Beneficial New Jersey v. Director, Division of Taxation
Beneficial New Jersey (“BNJ”) conducted retail branch lending operations in New Jersey. The parent corporation, HSBC Financial (“HSBC”), was a large bank, which borrowed funds from unrelated third parties and then loaned the funds to its subsidiaries, including BNJ. HSBC charged BNJ interest at an arm’s length rate. BNJ deducted interest payments paid upon its loans from its parent, HSBC, when arriving at its taxable income, believing that it was entitled to the interest expense deductions. However, pursuant to an audit, the Director disallowed the interest expense deductions and refused to apply any of the enumerated exceptions in N.J.S.A. 54:10A-4(k)(2)(I).

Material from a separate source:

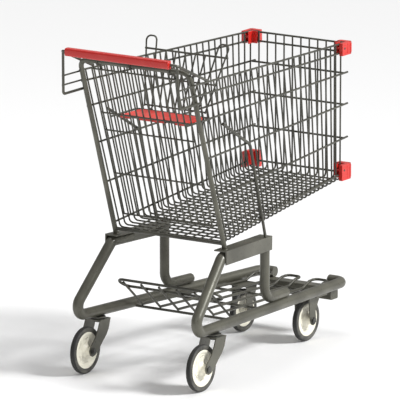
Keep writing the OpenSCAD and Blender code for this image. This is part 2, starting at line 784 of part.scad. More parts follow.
module caster_fork(side) {
    z = rear_wheel_d / 2;
    g = fork_gap / 2;
    color(plated) placed() translate([0, side * rear_track / 2, 0]) difference() {
        union() {
            translate([trail - 26, -g - fork_t, crown_low]) cube([54, fork_gap + 2 * fork_t, fork_t]);
            for (s = [-1, 1])
                translate([0, s * (g + fork_t / 2), 0]) rotate([90, 0, 0])
                    linear_extrude(fork_t, center = true) polygon([
                        [trail - 26, crown_top], [trail + 28, crown_top], [trail + 18, z + 54],
                        [trail + 7, z + 37], [trail - 14, z + 19], [33, z], [14, z - 14], [0, z - 17],
                        [-11, z - 12], [-15, z], [-10, z + 14], [4, z + 26], [16, z + 38], [trail - 36, z + 62]]);
        }
        translate([trail, 0, crown_low - 1]) cylinder(h = fork_t + 2, r = kingpin_d / 2 + pin_fit);
        translate([0, 0, z]) rotate([90, 0, 0]) cylinder(h = 80, d = axle_d + 0.2, center = true);
    }
}

module swivel_plate_left() { swivel_plate(1); }
module swivel_plate_right() { swivel_plate(-1); }
module caster_race_left() { caster_race(1); }
module caster_race_right() { caster_race(-1); }
module caster_fork_left() { caster_fork(1); }
module caster_fork_right() { caster_fork(-1); }

module front_fork(side) {
    z = front_wheel_d / 2;
    g = fork_gap / 2;
    y = tube_y(front_x) - front_inset;
    top = tube_z(front_x) - tube_d / 2 + 1.2;
    color(plated) placed() scale([1, side, 1]) translate([front_x, y, 0]) difference() {
        union() {
            translate([-22, -g - fork_t, top - 4]) cube([56, front_inset + g + fork_t + 6, 4]);
            for (s = [-1, 1])
                translate([0, s * (g + fork_t / 2), 0]) rotate([90, 0, 0])
                    linear_extrude(fork_t, center = true) polygon([
                        [-22, top - 1], [34, top - 1], [31, z + 61], [22, z + 46], [12, z + 28], [15, z],
                        [10, z - 11], [0, z - 15], [-10, z - 11], [-15, z], [-20, z + 24]]);
        }
        translate([0, 0, z]) rotate([90, 0, 0]) cylinder(h = 80, d = axle_d + 0.2, center = true);
    }
}

module front_fork_left() { front_fork(1); }
module front_fork_right() { front_fork(-1); }

lower_tube_left();
lower_tube_right();
front_cross_member();
side_rail_left();
side_rail_right();
front_post_left();
front_post_right();
rear_frame();
frame_crossbar();
side_wires_left();
side_wires_right();
side_rows_left();
side_rows_right();
nose_rows();
nose_uprights();
floor_panel();
basket_stay_left();
basket_stay_right();
bumper_top_left();
bumper_top_right();
bumper_bottom_left();
bumper_bottom_right();
handle_bracket_left();
handle_bracket_right();
handle_rod();
handle_grip();
tray_floor();
tray_back();
tray_cross_rods();
gate_panel();
gate_rings();
seat_arms();
seat_back();
seat_back_eyes();
seat_flap();
front_fork_left();
front_fork_right();
front_axle_left();
front_axle_right();
swivel_plate_left();
swivel_plate_right();
caster_race_left();
caster_race_right();
caster_fork_left();
caster_fork_right();
rear_axle_left();
rear_axle_right();
rear_hub_left();
rear_tyre_left();
rear_hub_right();
rear_tyre_right();
front_hub_left();
front_tyre_left();
front_hub_right();
front_tyre_right();
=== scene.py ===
# Wire shopping trolley: finishes, moulded pieces, tyres, fittings, studio.
import json
import math

import bmesh
import bpy
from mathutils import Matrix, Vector


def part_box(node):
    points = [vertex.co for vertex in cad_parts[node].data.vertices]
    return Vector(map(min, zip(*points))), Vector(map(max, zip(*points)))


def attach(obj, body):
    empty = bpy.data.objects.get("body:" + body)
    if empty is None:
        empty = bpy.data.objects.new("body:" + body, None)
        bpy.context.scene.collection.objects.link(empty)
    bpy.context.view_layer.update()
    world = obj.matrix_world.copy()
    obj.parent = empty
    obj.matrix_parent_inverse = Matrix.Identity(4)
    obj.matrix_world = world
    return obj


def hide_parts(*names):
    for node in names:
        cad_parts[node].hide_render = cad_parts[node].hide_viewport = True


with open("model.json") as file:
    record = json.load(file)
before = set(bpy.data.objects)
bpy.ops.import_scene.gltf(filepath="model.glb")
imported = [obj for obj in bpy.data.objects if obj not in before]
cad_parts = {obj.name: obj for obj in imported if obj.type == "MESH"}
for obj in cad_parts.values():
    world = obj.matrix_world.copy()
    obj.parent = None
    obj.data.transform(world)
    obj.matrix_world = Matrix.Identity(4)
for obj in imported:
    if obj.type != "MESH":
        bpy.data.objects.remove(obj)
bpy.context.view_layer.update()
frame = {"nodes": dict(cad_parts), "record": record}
MM = 0.001
POST_RADIUS = 14.5 * MM


# ---- Camera ----

def make_camera():
    data = bpy.data.cameras.new("camera")
    cam = bpy.data.objects.new("camera", data)
    bpy.context.scene.collection.objects.link(cam)
    data.sensor_width = 36
    data.lens = 720
    data.clip_start = 1
    data.clip_end = 100
    az, el = math.radians(33.57), math.radians(12.43)
    ahead = Vector((math.cos(el) * math.cos(az), math.cos(el) * math.sin(az), -math.sin(el)))
    cam.location = Vector((-19.2314, -12.7187, 5.5605))
    cam.rotation_mode = "QUATERNION"
    cam.rotation_quaternion = ahead.to_track_quat("-Z", "Y")
    bpy.context.scene.camera = cam


make_camera()


# ---- Shared finishes, as node groups ----

def new_group(name, inputs, outputs):
    group = bpy.data.node_groups.new(name, "ShaderNodeTree")
    for label, kind, value in inputs:
        s = group.interface.new_socket(label, in_out="INPUT", socket_type=kind)
        s.default_value = value
    for label, kind in outputs:
        group.interface.new_socket(label, in_out="OUTPUT", socket_type=kind)
    return group, group.nodes.new("NodeGroupInput"), group.nodes.new("NodeGroupOutput")


def node(tree, kind, **values):
    n = tree.nodes.new("ShaderNode" + kind)
    for key, value in values.items():
        setattr(n, key, value)
    return n


def ramp(tree, source, low, high):
    r = node(tree, "MapRange", clamp=True)
    tree.links.new(source, r.inputs["Value"])
    r.inputs["From Min"].default_value = low
    r.inputs["From Max"].default_value = high
    return r.outputs["Result"]


def blend_colour(tree, factor, a, b):
    m = node(tree, "Mix", data_type="RGBA")
    tree.links.new(factor, m.inputs["Factor"])
    tree.links.new(a, m.inputs["A"])
    tree.links.new(b, m.inputs["B"])
    return m.outputs["Result"]


def noise(tree, where, scale, detail=3.0, stretch=None):
    n = node(tree, "TexNoise")
    n.inputs["Detail"].default_value = detail
    if stretch:
        m = node(tree, "Mapping")
        m.inputs["Scale"].default_value = stretch
        tree.links.new(where, m.inputs["Vector"])
        where = m.outputs["Vector"]
    tree.links.new(where, n.inputs["Vector"])
    if hasattr(scale, "links"):
        tree.links.new(scale, n.inputs["Scale"])
    else:
        n.inputs["Scale"].default_value = scale
    return n.outputs["Fac"]


def times(tree, a, b, kind="MULTIPLY"):
    m = node(tree, "Math", operation=kind)
    for i, v in enumerate((a, b)):
        if hasattr(v, "links"):
            tree.links.new(v, m.inputs[i])
        else:
            m.inputs[i].default_value = v
    return m.outputs[0]


def tarnish_group():
    """Cloudy tarnish on plated steel: darker clouds, small dull spots and an orange-peel height."""
    g, i, o = new_group("plating_tarnish", [
        ("Clean", "NodeSocketColor", (0.4, 0.4, 0.4, 1)),
        ("Tarnished", "NodeSocketColor", (0.2, 0.2, 0.2, 1)),
        ("Spots", "NodeSocketColor", (0.1, 0.09, 0.07, 1)), ("Roughness", "NodeSocketFloat", 0.4)],
        [("Color", "NodeSocketColor"), ("Roughness", "NodeSocketFloat"), ("Height", "NodeSocketFloat")])
    at = node(g, "TexCoord").outputs["Object"]
    cloud = ramp(g, noise(g, at, 9.0, 5.0), 0.35, 0.68)
    fine = ramp(g, noise(g, at, 140.0, 4.0), 0.62, 0.74)
    colour = blend_colour(g, cloud, i.outputs["Clean"], i.outputs["Tarnished"])
    colour = blend_colour(g, times(g, fine, 0.7), colour, i.outputs["Spots"])
    g.links.new(colour, o.inputs["Color"])
    rough = times(g, times(g, cloud, 0.16), times(g, fine, 0.2), "ADD")
    g.links.new(times(g, rough, i.outputs["Roughness"], "ADD"), o.inputs["Roughness"])
    g.links.new(noise(g, at, 420.0, 2.0), o.inputs["Height"])
    return g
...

BNJ appealed the Director's disallowance of its interest expense deduction and audit determinations. BNJ argued that it satisfied the “three percent” exception, the “guarantee/conduit” exception, and the “unreasonable” exception. With respect to the “three percent” exception, the court dismissed BNJ's claim and clarified that the “rate of tax” in the statute means the taxpayer’s and related member’s effective tax rate, not the state statutory tax rate. With respect to the "guarantee" exception, the court found that the funding agreement between BNJ and HSBC was not sufficient proof that the debt was guaranteed by the taxpayer. The agreement did not specify the names of the third party lenders and, as such, either party could unilaterally withdraw from the agreement. Furthermore, the document did not use the term “guarantee.”

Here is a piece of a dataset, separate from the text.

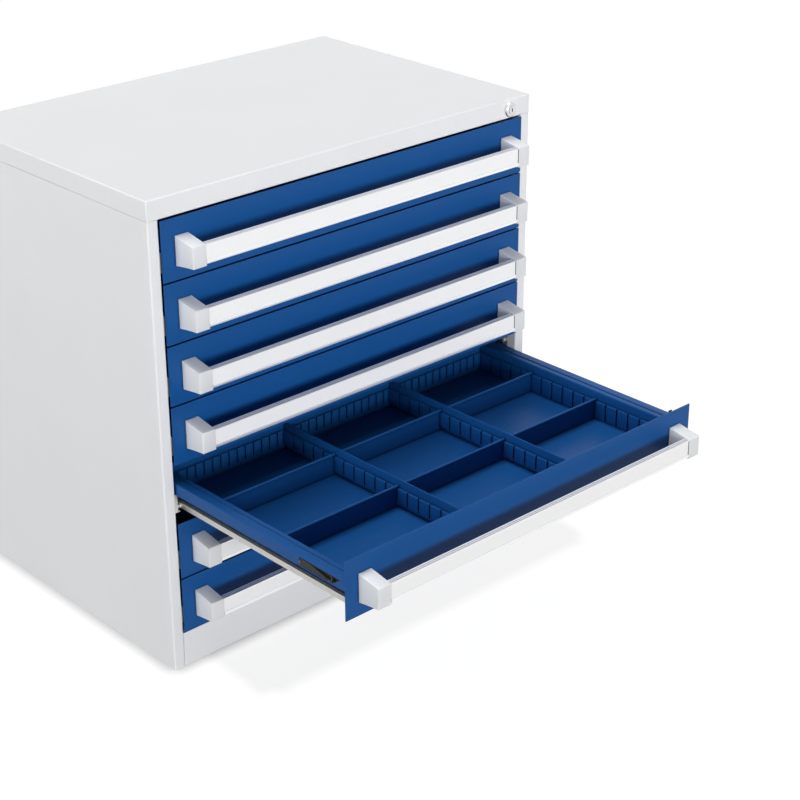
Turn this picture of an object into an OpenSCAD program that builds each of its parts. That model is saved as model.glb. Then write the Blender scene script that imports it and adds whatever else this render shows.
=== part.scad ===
// Steel drawer cabinet with seven drawers on roller slides, one of them standing open and divided.
// Millimetres. The origin is on the floor under the middle of the cabinet, +Y points to the back, +Z up.

/* [Cabinet] */
// Width over the side panels
cabinet_w = 800; // [600:10:1200]
// Depth from the posts' front faces to the back panel
cabinet_d = 535; // [525:5:700]
// Height from the floor to the top
cabinet_h = 800; // [760:10:1100]
// Thickness of the body's sheet steel
body_sheet = 1.5; // [1.2:0.1:2]
// Width of the front and back posts, folded from the side panels
post_w = 20; // [18:1:30]
// Depth of the posts' inner fold
post_d = 20; // [15:1:22]
// Height of the top cover's skirt
cover_h = 32.5; // [30:0.5:45]
// Height of the base below the lowest drawer
base_h = 61; // [40:1:100]
// Depth of the folds along the base and the cover
fold_w = 12; // [8:1:16]

/* [Drawer fronts] */
// Gap above and below each front
front_gap = 2.4; // [2:0.1:4]
// Gap between a front and the posts
side_gap = 1; // [0.6:0.1:2]
// Thickness of the front sheet
front_t = 2; // [1.2:0.1:2.5]
// How far the closed fronts stand proud of the posts
front_proud = 3; // [0:0.5:4]
// How far the open drawer stands out
drawer_out = 397; // [0:1:400]

/* [Drawer tray] */
// Thickness of the tray's sheet steel
tray_sheet = 1; // [0.8:0.1:1.5]
// Space for the slides between the post's edge and the tray's wall
slide_space = 27; // [26:0.5:40]
// Height of the tray's underside above the front's lower edge
tray_z = 17; // [16:0.5:20]
// Height of the tray's rim above the front's lower edge
rim_z = 68.5; // [66:0.5:76]
// Depth of the tray from the front's face to the face of its slotted back
tray_len = 457; // [440:1:470]
// Gap between the post's edge and the rim's outer lip
rim_gap = 2.2; // [2:0.1:3]
// Width of the raised outer band of the rim
band_w = 15.3; // [10:0.1:18]
// Height of the raised band over the rim's inner part
band_step = 1; // [0.8:0.1:1.5]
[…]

However, the Tax Court concluded that BNJ did satisfy the “unreasonable” exception. The Court found that the evidence supported BNJ's argument that the purpose for the transactions between BNJ and HSBC did not constitute tax avoidance. The term “unreasonable” was not defined by the statute and, thus, the Tax Court interpreted the language by using its ordinary meaning. It found that the loans from HSBC had economic substance. The reason for the practice whereby HSBC borrowed funds to lend to its subsidiaries was credible because it enabled HSBC to receive more favorable rates than its subsidiaries would be able to obtain directly from the third party lender. Furthermore, HSBC paid taxes in other jurisdictions upon the interest income it earned from BNJ. As such, the court in Beneficial adopted a much broader interpretation of the “unreasonableness exception” than that proposed by the Division and found that, based upon the totality of the circumstances, BNJ’s situation was of the type contemplated by the drafters of the statute. Moreover, the court found that the “unreasonable” exception should be applied case-by-case.

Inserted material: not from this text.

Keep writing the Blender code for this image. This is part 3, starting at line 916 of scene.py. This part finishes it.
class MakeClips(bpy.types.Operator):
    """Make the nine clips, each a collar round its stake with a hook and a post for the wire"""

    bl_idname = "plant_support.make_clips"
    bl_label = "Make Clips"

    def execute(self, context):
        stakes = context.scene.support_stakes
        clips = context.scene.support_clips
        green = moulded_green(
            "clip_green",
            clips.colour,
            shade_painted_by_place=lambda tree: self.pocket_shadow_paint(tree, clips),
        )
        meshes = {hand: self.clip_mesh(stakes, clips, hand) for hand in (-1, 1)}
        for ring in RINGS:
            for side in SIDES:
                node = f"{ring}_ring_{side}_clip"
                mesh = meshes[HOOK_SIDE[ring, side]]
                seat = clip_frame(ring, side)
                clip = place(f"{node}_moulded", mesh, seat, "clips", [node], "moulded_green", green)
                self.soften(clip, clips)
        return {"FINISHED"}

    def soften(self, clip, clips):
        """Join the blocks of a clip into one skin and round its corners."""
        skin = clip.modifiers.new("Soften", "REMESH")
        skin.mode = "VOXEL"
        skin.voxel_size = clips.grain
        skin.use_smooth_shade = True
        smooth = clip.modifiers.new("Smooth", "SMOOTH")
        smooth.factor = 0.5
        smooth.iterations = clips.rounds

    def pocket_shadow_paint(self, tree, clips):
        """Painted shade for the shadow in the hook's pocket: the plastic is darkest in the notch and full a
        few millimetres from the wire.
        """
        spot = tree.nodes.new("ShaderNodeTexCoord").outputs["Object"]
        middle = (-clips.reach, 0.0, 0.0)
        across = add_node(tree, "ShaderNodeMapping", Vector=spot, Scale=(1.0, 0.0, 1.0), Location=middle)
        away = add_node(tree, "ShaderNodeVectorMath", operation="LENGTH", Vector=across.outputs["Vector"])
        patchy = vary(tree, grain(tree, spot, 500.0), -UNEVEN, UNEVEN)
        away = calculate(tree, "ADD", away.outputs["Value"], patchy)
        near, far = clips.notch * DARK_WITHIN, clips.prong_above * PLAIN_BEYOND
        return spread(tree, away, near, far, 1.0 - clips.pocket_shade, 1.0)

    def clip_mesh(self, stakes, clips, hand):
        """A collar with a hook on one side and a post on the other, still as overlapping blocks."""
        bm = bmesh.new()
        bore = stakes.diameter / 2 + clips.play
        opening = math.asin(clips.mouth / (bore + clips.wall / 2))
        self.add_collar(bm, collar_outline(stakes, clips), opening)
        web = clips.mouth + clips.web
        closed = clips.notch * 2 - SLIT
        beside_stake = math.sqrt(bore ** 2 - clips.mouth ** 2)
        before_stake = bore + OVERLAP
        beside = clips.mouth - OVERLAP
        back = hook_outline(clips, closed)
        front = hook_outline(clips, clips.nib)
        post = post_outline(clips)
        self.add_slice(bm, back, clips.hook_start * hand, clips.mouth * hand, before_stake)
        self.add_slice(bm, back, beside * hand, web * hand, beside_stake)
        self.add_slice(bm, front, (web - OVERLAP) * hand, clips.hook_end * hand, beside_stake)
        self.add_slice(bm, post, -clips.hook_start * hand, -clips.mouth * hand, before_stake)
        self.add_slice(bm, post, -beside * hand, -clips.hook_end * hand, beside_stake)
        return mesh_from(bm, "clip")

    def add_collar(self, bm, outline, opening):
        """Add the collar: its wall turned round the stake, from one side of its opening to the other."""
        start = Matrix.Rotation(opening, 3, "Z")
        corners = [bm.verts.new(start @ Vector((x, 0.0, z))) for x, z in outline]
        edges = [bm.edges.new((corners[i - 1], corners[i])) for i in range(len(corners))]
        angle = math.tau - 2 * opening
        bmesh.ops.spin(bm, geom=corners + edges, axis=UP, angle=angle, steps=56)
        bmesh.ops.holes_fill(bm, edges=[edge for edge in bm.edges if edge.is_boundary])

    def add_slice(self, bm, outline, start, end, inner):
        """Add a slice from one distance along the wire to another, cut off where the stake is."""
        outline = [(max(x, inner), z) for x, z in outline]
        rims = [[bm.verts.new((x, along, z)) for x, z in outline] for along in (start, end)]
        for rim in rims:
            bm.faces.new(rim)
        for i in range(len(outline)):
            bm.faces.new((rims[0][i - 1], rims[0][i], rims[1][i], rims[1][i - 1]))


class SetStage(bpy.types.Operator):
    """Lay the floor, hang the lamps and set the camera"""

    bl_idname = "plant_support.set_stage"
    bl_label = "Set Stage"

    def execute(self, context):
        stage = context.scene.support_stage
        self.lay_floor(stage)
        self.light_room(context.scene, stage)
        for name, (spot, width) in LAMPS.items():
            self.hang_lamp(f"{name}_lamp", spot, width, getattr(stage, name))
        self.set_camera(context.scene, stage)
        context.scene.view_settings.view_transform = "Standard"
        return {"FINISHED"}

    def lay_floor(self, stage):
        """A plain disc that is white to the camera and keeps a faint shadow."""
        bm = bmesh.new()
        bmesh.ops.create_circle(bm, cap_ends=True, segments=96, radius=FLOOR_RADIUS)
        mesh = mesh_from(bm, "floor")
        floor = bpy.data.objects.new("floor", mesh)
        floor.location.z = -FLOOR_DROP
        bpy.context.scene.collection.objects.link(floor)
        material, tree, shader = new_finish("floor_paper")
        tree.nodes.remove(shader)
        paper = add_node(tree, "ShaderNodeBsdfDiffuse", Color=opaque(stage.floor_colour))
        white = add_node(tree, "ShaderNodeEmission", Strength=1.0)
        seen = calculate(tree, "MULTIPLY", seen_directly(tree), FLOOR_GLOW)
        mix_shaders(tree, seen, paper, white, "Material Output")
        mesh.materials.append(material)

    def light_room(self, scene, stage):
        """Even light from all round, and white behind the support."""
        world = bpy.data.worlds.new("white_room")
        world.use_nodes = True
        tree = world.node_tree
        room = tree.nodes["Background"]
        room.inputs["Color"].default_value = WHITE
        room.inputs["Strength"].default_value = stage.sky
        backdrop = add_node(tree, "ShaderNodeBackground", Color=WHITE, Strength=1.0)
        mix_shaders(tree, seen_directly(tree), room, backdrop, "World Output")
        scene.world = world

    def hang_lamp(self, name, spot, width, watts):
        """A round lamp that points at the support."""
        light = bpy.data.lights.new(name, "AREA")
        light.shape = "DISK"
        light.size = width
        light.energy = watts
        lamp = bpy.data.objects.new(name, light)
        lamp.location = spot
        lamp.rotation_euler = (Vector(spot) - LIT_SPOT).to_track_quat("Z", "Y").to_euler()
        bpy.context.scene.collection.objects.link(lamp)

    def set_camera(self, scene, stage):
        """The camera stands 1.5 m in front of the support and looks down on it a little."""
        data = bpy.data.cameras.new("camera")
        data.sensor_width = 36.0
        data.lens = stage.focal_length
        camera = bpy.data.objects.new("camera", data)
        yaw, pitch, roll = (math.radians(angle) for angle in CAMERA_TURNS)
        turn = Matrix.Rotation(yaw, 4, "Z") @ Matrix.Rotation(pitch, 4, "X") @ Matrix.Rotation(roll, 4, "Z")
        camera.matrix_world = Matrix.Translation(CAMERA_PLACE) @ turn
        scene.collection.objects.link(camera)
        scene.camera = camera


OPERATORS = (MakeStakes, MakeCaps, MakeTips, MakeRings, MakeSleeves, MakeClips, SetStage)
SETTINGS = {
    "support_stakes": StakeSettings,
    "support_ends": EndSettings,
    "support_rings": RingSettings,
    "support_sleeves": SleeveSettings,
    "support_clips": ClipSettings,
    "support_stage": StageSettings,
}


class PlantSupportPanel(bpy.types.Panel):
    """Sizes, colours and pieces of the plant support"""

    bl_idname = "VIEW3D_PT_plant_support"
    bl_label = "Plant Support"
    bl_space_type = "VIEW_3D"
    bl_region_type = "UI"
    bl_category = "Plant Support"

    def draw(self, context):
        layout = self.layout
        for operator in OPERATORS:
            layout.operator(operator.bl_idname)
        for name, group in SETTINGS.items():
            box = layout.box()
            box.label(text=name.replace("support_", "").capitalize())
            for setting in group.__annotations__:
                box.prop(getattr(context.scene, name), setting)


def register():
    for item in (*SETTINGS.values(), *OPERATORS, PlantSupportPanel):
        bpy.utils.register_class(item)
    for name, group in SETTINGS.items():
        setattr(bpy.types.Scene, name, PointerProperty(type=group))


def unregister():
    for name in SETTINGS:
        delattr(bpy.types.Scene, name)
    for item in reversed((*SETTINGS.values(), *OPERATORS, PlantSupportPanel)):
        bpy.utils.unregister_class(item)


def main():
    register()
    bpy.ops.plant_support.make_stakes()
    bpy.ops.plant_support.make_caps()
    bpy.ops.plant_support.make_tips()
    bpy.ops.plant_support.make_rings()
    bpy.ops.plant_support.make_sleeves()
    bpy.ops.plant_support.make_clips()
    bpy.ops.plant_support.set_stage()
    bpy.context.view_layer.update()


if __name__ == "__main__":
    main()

Division's Release of TAM-13
A recent Technical Advisory Memorandum (“TAM”) issued by the Division incorporated the analysis provided by the Tax Court in Beneficial. TAM-13 emphasized that for purposes of the three-percent exception, the term “rate of tax” is interpreted by using a post-apportionment, not pre-apportionment basis. Additionally, TAM-13 reiterated the Division’s interpretations of the guarantee exception, requiring that in a transaction for which interest is charged to an independent lender through a related member as a conduit, the taxpayer must legally guarantee the debt upon which the interest obligation is required. Furthermore, the Division noted that the taxpayer must memorialize the guarantee at the time of the loan origination, not thereafter. It accepted the Tax Court's conclusion that because the taxpayer’s intercompany transactions had economic substance, it was unreasonable to impose the interest add-back rules in that particular situation. The Division also accepted the Tax Court’s finding that decisions regarding the unreasonableness exception should be made case-by-case, based upon the totality of the circumstances.
Thus, the Tax Court's Beneficial holding combined with the Division's release of TAM-13, should cause taxpayers, subject to the add-back requirement, to review their facts and to determine if the totality of their circumstances evidences that a disallowance of deductions for interest paid to related parties falls within the "unreasonable" exception.